A Career That Reshaped the Record Book

Kyle Busch finishes his career as one of the greatest drivers in NASCAR history:

Across NASCAR's three national series, no one won more races than Kyle Busch. Not by a little. By a country mile. That number is going to stand for a long, long time. Maybe forever.

He was also a team owner in the Truck Series, where he built up and mentored the next generation of NASCAR drivers. That part of his legacy is still being written through every driver he ever signed.

To Samantha, Brexton, Lennix, and Kurt

Our hearts are with Kyle's wife Samantha, his children Brexton and Lennix, his brother Kurt, and the entire Busch family today. To everyone at Richard Childress Racing, Joe Gibbs Racing, Kyle Busch Motorsports, M&M's, and to every fan who pulled for the 18 (and later the 8) over the last two decades, we are grieving with you.

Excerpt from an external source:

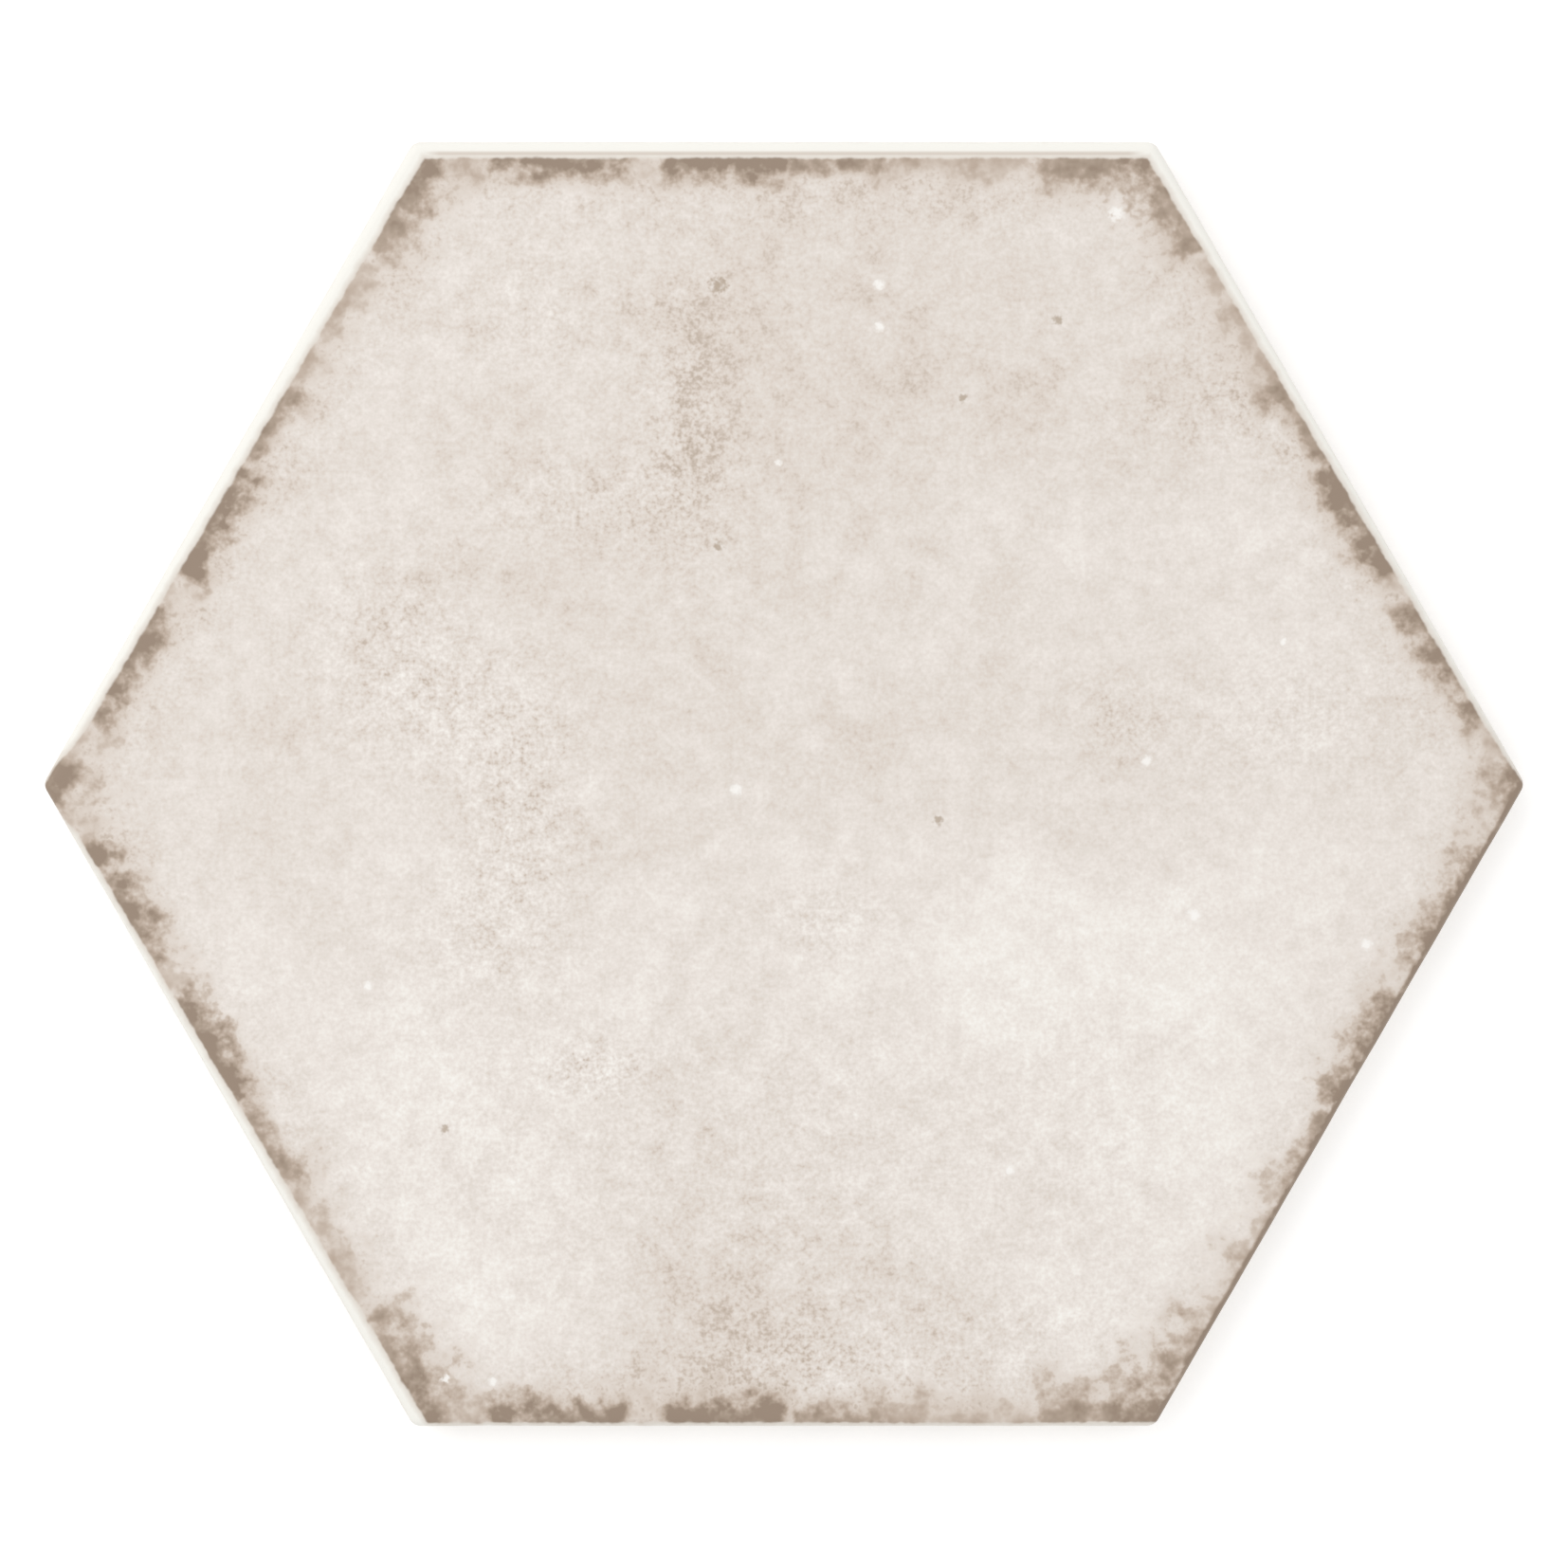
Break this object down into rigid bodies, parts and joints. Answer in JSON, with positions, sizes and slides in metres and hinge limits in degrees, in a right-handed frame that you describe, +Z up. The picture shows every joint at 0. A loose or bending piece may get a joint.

This Sunday's Coca-Cola 600 at Charlotte was already going to be a Memorial Day weekend tribute to fallen service members. It will now also be a tribute to one of the greatest drivers the sport has ever seen. Forty cars will carry names on their windshields. One name we will all be thinking about beyond that, all 600 miles long, is Kyle Busch.

Our Promise

ColorWay Sports has only ever lightly covered NASCAR. That is going to change. Starting now, we will be writing more NASCAR, more race recaps, more paint scheme reviews, more driver coverage. We want to honor what Kyle gave us by giving the sport he loved the editorial attention it deserves on this site.

Rest easy, Rowdy. Thank you for everything.